>> BEGIN Input material

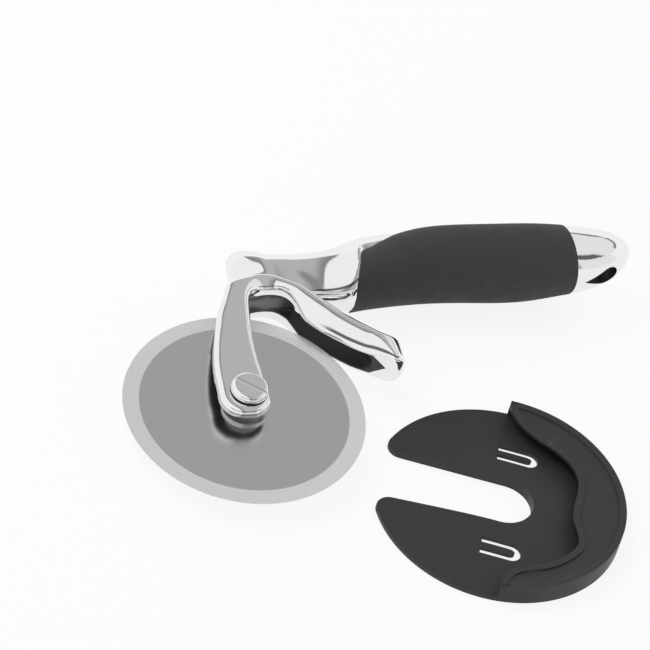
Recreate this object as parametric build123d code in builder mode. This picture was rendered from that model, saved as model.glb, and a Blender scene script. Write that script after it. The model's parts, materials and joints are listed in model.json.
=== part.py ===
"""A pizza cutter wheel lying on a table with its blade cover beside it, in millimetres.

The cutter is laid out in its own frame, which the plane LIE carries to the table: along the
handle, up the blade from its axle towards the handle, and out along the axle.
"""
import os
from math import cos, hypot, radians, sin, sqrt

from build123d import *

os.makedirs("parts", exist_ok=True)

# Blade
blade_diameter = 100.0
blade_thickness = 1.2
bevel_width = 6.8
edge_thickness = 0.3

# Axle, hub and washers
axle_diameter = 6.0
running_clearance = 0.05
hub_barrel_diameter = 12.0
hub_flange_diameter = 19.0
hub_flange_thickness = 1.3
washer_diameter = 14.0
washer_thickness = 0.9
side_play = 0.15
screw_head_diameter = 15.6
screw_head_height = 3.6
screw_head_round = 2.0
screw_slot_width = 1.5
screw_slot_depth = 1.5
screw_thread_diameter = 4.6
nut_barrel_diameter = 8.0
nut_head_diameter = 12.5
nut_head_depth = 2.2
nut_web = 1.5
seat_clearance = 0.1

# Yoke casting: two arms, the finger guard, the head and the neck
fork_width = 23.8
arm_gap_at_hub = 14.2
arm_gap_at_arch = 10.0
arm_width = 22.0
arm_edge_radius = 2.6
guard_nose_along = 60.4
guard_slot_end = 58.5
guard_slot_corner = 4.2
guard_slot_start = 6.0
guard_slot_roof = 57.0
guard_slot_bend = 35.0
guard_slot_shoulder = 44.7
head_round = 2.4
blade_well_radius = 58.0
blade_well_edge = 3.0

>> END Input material
>> BEGIN Input material

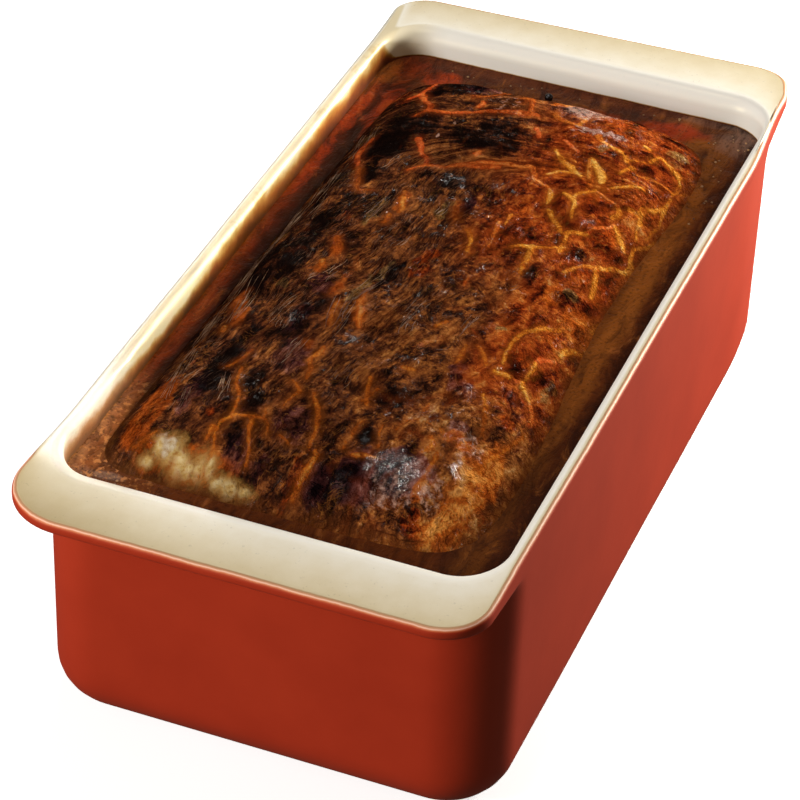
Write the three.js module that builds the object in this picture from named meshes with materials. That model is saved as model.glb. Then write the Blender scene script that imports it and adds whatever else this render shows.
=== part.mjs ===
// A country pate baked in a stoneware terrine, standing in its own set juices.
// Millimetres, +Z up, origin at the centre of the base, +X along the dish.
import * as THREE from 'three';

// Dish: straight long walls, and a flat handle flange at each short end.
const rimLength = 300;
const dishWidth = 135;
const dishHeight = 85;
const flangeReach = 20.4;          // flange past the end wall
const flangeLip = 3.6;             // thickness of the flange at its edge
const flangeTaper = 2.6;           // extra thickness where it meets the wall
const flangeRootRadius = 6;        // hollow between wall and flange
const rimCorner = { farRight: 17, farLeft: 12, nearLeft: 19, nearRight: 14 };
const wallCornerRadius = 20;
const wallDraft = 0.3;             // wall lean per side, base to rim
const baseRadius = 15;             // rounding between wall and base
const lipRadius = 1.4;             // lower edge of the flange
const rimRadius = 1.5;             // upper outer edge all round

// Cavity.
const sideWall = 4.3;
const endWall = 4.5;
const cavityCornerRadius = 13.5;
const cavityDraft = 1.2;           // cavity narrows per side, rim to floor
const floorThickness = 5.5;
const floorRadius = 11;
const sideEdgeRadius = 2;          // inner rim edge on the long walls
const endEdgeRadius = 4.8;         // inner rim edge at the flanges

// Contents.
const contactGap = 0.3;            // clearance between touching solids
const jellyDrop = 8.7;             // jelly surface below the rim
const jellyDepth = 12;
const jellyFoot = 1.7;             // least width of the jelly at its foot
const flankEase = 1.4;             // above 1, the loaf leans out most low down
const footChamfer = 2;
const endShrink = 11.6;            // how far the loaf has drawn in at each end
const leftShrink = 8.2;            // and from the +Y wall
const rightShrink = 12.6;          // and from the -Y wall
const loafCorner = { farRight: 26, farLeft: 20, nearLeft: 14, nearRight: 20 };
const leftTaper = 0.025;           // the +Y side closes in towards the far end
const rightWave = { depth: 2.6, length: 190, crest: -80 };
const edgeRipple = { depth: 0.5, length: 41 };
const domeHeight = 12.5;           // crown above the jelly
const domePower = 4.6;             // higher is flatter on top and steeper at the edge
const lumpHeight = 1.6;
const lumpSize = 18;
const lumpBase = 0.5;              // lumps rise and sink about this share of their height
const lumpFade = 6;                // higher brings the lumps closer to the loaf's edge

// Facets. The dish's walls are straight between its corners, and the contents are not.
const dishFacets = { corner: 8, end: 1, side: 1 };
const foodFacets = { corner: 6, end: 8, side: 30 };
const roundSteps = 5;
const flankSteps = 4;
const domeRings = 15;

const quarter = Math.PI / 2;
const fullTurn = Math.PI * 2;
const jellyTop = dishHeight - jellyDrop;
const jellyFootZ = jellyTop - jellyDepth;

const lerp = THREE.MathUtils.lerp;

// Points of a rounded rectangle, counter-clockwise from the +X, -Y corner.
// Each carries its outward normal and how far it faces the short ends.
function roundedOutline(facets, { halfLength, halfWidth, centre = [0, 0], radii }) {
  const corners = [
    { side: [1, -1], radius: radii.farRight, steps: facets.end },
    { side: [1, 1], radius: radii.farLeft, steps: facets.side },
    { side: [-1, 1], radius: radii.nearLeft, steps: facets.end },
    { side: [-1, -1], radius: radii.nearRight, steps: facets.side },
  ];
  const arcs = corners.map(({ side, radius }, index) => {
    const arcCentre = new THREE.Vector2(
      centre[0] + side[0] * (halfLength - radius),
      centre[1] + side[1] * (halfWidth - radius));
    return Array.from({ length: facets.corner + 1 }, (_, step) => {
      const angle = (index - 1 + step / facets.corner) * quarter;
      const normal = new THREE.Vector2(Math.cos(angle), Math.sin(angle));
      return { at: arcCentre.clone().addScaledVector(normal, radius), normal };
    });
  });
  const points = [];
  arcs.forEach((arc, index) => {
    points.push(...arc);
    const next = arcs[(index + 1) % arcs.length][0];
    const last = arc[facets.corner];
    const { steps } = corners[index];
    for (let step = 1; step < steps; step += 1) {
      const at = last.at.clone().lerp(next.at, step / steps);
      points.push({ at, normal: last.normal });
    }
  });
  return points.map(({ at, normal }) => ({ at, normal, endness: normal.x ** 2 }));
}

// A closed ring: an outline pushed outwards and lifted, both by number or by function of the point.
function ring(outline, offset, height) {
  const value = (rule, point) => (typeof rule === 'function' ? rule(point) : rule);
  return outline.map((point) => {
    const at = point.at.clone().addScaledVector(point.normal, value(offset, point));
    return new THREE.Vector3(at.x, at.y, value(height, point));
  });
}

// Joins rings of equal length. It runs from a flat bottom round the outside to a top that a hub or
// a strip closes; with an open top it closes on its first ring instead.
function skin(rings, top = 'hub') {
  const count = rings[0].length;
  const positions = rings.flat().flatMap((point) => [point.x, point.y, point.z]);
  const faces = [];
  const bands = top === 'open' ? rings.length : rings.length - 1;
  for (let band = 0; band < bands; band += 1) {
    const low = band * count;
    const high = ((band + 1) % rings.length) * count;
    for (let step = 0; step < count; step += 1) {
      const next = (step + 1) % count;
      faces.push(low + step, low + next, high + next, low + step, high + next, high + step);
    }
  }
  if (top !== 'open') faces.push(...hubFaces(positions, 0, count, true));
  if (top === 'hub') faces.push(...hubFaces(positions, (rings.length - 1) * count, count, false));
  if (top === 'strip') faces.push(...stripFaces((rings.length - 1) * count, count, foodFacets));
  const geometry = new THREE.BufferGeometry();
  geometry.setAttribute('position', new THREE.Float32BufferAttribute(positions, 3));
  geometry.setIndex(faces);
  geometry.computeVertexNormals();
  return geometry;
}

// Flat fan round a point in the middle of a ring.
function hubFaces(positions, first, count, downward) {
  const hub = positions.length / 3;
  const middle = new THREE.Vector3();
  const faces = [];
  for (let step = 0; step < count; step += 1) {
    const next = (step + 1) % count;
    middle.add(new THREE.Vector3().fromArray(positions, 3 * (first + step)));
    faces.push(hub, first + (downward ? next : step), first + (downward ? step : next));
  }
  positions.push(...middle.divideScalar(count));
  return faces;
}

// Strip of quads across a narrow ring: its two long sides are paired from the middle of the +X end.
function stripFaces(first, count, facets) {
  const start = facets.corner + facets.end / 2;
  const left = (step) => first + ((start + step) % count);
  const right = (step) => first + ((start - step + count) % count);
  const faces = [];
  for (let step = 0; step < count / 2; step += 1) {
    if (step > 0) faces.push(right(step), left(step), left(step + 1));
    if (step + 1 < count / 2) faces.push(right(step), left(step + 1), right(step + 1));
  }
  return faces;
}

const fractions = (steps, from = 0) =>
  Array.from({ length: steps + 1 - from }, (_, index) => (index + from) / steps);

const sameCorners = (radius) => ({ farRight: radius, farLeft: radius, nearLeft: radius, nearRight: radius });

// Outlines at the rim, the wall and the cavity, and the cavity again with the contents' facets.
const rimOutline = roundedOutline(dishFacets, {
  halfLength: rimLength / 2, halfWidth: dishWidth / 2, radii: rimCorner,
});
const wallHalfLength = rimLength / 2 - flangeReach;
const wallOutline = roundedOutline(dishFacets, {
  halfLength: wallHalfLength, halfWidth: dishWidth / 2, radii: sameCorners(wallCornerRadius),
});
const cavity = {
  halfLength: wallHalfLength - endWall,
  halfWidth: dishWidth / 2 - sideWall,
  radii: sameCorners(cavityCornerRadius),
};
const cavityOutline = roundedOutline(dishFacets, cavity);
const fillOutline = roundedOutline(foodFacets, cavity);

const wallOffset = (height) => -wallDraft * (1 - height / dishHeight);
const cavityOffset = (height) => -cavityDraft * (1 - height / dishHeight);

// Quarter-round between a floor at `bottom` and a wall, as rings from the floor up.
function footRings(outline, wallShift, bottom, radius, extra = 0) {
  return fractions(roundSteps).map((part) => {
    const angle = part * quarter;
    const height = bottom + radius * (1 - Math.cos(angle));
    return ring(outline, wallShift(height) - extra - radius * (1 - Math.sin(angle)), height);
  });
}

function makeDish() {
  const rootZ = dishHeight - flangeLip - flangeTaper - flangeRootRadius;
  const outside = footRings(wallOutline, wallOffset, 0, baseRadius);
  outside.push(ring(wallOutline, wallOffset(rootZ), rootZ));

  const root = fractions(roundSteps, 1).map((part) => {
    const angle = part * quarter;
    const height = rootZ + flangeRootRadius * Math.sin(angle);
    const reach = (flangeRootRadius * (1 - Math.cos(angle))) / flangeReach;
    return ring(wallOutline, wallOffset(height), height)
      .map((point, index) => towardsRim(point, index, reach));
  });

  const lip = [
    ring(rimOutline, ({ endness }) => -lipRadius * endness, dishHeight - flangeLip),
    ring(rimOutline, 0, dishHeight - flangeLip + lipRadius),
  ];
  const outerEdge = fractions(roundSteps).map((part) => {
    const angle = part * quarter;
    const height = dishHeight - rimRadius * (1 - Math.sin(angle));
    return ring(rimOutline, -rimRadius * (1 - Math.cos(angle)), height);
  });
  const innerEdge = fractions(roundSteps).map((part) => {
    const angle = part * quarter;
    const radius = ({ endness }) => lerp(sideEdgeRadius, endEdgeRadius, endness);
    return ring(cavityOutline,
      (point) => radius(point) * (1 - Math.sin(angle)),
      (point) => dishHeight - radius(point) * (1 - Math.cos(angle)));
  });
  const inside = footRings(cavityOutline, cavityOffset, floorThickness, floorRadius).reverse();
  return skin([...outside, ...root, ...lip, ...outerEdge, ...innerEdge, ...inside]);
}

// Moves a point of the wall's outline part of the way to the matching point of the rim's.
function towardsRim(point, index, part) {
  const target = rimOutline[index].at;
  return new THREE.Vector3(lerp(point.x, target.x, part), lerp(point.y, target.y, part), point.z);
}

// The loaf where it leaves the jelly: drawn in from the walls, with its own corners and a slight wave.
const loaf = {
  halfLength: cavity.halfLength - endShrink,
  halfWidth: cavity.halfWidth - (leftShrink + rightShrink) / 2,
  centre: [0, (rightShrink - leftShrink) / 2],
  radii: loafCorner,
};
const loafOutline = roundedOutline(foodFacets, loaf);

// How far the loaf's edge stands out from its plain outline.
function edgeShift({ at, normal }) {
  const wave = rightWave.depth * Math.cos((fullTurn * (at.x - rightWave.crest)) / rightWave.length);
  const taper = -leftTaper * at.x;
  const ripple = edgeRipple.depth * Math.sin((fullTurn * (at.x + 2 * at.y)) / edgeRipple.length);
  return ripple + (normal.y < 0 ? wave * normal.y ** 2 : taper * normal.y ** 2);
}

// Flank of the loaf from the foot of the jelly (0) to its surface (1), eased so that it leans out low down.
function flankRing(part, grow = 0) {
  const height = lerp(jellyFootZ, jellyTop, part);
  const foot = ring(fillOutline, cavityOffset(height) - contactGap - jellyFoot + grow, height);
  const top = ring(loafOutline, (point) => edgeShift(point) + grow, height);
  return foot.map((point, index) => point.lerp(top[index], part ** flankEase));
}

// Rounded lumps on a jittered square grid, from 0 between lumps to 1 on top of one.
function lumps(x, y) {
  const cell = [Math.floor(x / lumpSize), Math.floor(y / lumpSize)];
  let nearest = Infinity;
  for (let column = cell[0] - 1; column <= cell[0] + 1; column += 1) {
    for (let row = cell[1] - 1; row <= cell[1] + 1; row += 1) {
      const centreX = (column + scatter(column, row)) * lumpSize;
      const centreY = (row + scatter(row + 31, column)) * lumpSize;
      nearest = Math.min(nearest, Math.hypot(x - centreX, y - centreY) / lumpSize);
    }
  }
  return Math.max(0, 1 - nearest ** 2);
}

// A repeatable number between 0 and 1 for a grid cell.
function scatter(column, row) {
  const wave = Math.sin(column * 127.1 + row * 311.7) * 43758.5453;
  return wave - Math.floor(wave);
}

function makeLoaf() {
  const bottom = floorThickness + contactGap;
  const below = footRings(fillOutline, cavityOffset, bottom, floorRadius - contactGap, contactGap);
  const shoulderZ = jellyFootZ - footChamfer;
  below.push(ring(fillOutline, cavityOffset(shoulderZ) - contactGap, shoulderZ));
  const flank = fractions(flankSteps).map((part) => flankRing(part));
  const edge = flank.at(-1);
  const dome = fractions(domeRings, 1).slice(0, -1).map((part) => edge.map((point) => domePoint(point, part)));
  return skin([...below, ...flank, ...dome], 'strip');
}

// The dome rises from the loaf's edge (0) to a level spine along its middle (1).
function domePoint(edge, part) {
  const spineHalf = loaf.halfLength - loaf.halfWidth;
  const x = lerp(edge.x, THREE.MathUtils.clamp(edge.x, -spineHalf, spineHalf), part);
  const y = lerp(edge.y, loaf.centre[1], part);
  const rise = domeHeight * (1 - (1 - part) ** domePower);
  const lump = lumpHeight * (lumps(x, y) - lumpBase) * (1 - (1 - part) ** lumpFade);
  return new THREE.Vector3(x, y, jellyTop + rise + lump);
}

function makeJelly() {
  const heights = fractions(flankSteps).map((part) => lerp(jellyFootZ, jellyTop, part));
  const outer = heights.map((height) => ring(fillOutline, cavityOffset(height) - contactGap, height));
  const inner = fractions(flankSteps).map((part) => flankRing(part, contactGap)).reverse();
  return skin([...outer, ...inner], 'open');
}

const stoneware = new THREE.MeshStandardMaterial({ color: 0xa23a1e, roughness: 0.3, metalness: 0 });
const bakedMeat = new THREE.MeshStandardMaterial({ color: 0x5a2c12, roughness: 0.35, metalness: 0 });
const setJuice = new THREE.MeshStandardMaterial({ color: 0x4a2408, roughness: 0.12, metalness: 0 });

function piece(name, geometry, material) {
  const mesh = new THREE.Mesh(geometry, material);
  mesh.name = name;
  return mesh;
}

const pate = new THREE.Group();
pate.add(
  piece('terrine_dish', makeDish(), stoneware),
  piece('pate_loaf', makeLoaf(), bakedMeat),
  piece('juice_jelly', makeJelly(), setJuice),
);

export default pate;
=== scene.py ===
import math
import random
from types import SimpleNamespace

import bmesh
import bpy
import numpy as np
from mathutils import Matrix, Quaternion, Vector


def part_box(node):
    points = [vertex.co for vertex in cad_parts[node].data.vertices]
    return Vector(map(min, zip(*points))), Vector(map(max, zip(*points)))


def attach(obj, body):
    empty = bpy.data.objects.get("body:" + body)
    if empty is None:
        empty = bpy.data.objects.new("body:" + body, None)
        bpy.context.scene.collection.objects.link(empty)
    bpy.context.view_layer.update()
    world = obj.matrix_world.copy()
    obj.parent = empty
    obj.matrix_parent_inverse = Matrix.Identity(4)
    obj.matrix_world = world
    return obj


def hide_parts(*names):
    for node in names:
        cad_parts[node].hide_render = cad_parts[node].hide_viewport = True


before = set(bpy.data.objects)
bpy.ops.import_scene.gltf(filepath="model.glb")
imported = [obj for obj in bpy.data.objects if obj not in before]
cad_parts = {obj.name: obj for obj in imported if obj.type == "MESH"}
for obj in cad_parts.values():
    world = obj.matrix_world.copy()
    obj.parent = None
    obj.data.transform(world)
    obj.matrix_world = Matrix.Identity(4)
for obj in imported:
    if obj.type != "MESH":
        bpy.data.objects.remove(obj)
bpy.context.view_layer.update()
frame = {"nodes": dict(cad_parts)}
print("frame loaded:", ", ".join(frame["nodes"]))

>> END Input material
>> BEGIN Input material

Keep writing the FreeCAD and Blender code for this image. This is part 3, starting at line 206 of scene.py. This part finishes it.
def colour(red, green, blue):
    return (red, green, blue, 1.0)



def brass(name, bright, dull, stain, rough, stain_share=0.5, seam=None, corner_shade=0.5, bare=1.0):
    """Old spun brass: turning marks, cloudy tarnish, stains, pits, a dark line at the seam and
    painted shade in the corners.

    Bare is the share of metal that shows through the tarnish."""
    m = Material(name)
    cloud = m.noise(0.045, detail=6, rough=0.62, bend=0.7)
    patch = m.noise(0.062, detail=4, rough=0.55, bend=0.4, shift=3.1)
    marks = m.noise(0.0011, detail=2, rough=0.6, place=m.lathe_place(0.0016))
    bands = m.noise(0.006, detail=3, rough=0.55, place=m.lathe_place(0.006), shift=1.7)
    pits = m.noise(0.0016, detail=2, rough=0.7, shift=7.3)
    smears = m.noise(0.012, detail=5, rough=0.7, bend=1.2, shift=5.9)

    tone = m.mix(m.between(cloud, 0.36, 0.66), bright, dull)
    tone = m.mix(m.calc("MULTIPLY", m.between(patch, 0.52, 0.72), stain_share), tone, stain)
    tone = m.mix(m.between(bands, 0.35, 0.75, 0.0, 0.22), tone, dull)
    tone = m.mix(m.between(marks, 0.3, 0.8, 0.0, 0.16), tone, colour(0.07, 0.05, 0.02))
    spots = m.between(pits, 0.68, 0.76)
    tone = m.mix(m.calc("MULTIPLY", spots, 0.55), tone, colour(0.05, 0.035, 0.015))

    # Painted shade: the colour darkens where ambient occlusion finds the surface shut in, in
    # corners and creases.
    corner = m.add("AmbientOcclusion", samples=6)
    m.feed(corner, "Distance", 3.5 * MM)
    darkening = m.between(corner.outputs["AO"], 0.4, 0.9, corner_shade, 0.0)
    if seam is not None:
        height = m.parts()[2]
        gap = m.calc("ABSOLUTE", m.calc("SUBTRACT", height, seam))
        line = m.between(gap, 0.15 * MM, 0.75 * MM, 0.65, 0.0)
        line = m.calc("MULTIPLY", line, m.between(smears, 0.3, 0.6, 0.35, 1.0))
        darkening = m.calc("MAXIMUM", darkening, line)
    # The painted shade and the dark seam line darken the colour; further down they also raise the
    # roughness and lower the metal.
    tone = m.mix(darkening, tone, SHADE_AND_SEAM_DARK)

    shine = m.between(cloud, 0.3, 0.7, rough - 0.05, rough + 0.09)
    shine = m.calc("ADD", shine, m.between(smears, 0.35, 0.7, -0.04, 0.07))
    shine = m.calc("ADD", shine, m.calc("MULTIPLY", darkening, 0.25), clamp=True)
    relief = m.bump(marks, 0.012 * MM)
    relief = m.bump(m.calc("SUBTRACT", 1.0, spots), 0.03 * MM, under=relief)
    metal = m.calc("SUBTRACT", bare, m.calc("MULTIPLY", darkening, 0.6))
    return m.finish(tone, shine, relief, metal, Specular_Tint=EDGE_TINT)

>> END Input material

Retype exactly what runs from the line containing "Recreate this object" through the line containing "blade_well_edge = 3.0", both lines included, and stop there.

Recreate this object as parametric build123d code in builder mode. This picture was rendered from that model, saved as model.glb, and a Blender scene script. Write that script after it. The model's parts, materials and joints are listed in model.json.
=== part.py ===
"""A pizza cutter wheel lying on a table with its blade cover beside it, in millimetres.

The cutter is laid out in its own frame, which the plane LIE carries to the table: along the
handle, up the blade from its axle towards the handle, and out along the axle.
"""
import os
from math import cos, hypot, radians, sin, sqrt

from build123d import *

os.makedirs("parts", exist_ok=True)

# Blade
blade_diameter = 100.0
blade_thickness = 1.2
bevel_width = 6.8
edge_thickness = 0.3

# Axle, hub and washers
axle_diameter = 6.0
running_clearance = 0.05
hub_barrel_diameter = 12.0
hub_flange_diameter = 19.0
hub_flange_thickness = 1.3
washer_diameter = 14.0
washer_thickness = 0.9
side_play = 0.15
screw_head_diameter = 15.6
screw_head_height = 3.6
screw_head_round = 2.0
screw_slot_width = 1.5
screw_slot_depth = 1.5
screw_thread_diameter = 4.6
nut_barrel_diameter = 8.0
nut_head_diameter = 12.5
nut_head_depth = 2.2
nut_web = 1.5
seat_clearance = 0.1

# Yoke casting: two arms, the finger guard, the head and the neck
fork_width = 23.8
arm_gap_at_hub = 14.2
arm_gap_at_arch = 10.0
arm_width = 22.0
arm_edge_radius = 2.6
guard_nose_along = 60.4
guard_slot_end = 58.5
guard_slot_corner = 4.2
guard_slot_start = 6.0
guard_slot_roof = 57.0
guard_slot_bend = 35.0
guard_slot_shoulder = 44.7
head_round = 2.4
blade_well_radius = 58.0
blade_well_edge = 3.0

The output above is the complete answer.